Littérature et musique : ces mélanges d’arts sont bien attrayans ; ils ne sont pas sans périls. Si adroit que soit l’écrivain, comment fera-t-il pour que les simples mots remplacent un orchestre ? et comment fera-t-il pour que son lecteur n’attende pas, des simples mots, ce qu’ils donnent habituellement, non ce que donne l’orchestre ?

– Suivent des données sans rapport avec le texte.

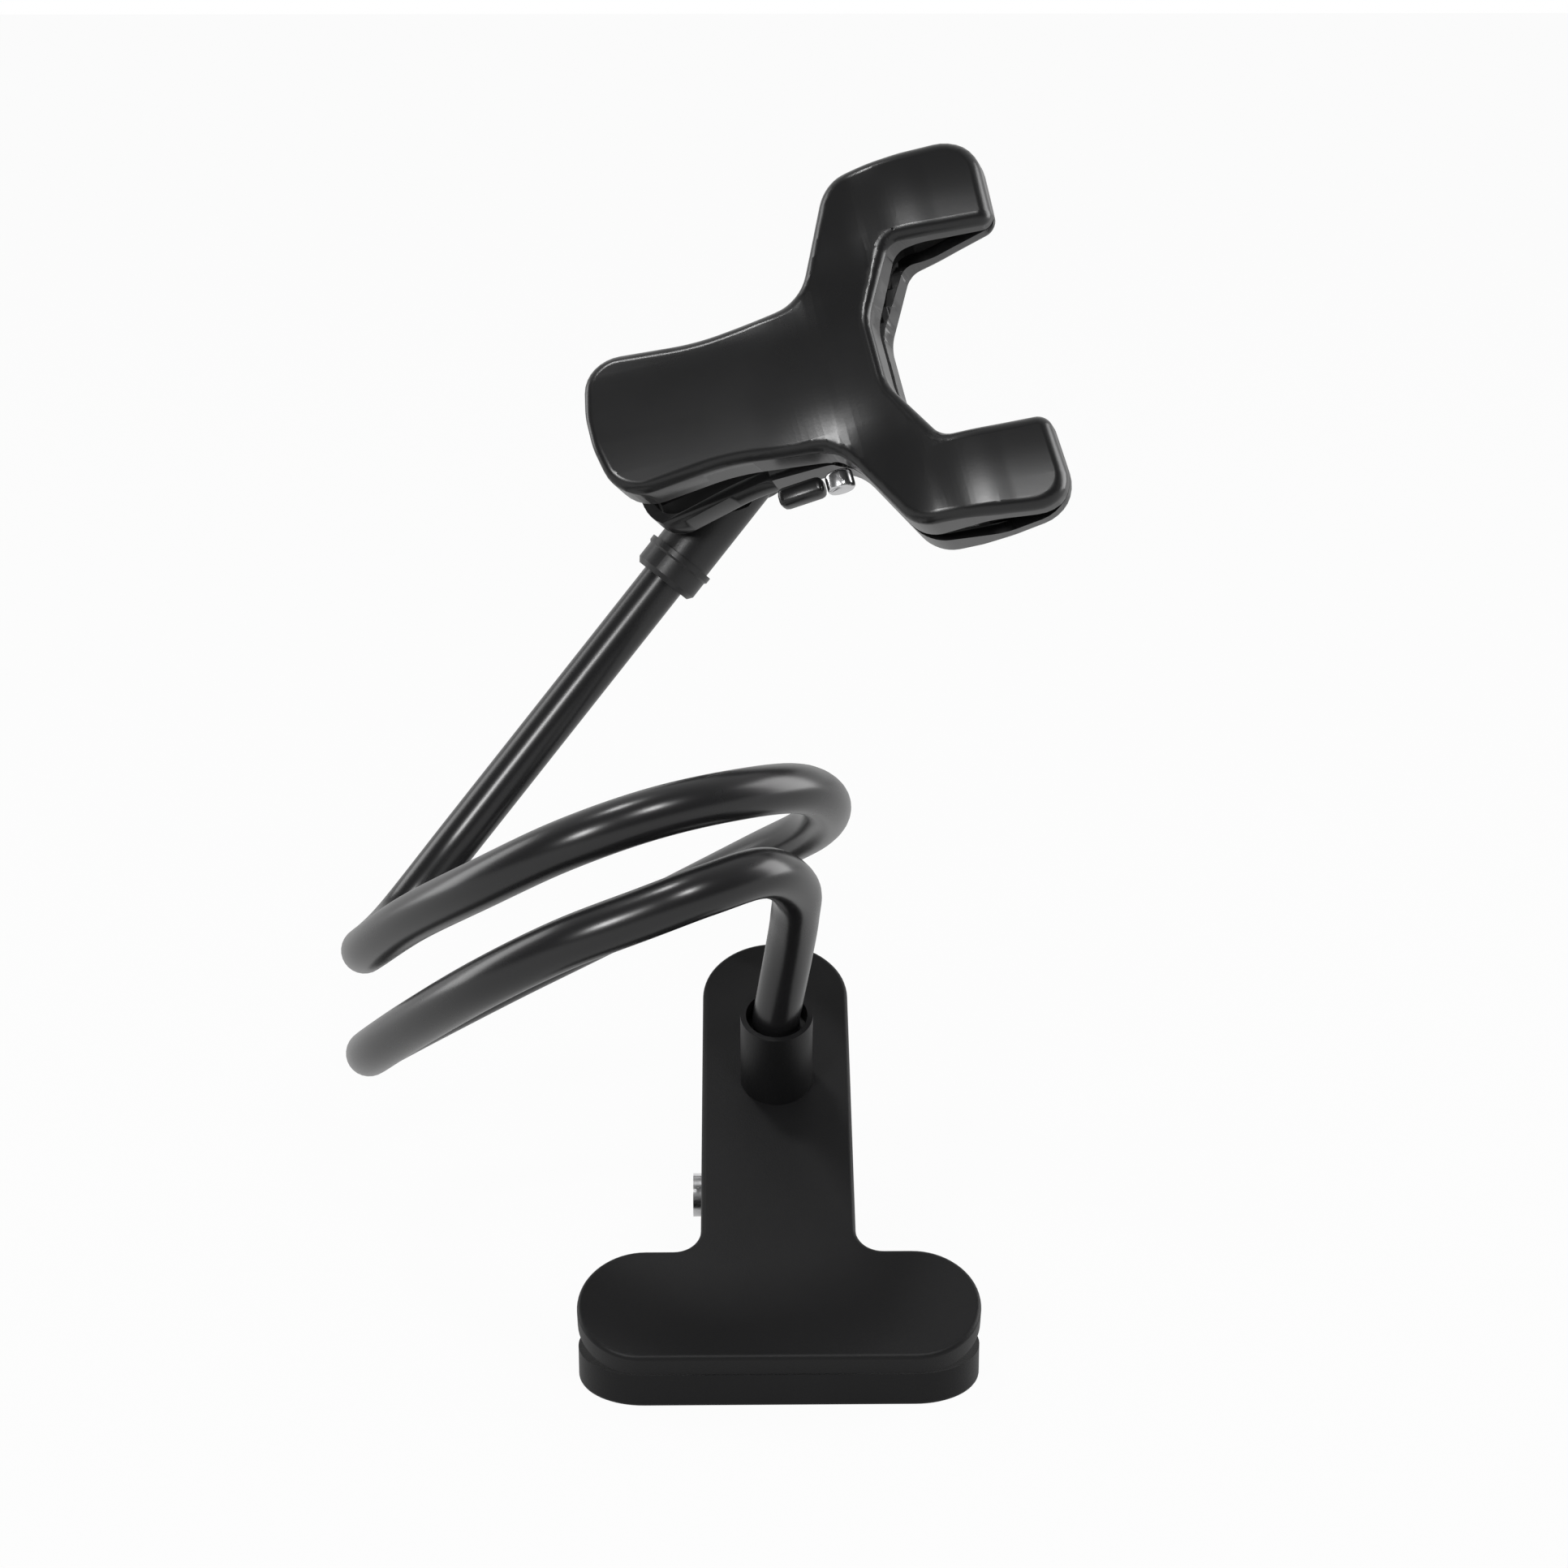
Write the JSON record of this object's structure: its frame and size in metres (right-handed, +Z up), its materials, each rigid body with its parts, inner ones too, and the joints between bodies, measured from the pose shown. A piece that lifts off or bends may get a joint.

A l’heure de ses plus terribles angoisses, Christophe se met à son piano ; il « laisse ses doigts parler » et il improvise. Ainsi, au dixième volume, après la mort de Grazia son amie : autour de lui, les gens sont accablés de sa douleur ; lui, qui ne pleure pas, sa douleur trouve, dans la musique, toute son expression, partant sa délivrance. Et ainsi, au deuxième volume déjà, quand l’a déçu l’amour de Minna, il écrit un quintette pour clarinette et instrumens à cordes. Le larghetto « peint une petite âme ardente et ingénue, » le portrait de Minna : « nul ne l’y eût reconnue, et elle moins que personne ; mais l’important était qu’il l’y reconnût parfaitement et il éprouvait un frémissement de plaisir à l’illusion de sentir qu’il s’était emparé de l’être de la bien-aimée. » Christophe est un musicien de génie ; il use de son art, comme du poème un poète, pour réaliser hors de lui sa pensée : et c’est fort bien. L’auteur de Jean-Christophe, littérateur, procède un peu comme fait son héros ; et, faute de piano, de clarinette, d’instrumens à cordes, il organise avec les mots et les phrases la symphonie : je crois qu’il y reconnaît parfaitement sa pensée, ainsi que, dans la sienne, Christophe la bien-aimée. Mais il arrive que. souvent, nous soyons auprès de lui comme l’auditoire de ce quintette, l’auditoire qui ne reconnaît pas, dans le larghetto, Minna.

Aussi ne saurais-je exactement résumer Jean-Christophe (ne me faudrait-il pas, à mon tour et à cette fin, déchaîner une symphonie ? j’en frissonne ! ) Du moins, indiquerai-je plusieurs des épisodes que j’ai le plus aimés.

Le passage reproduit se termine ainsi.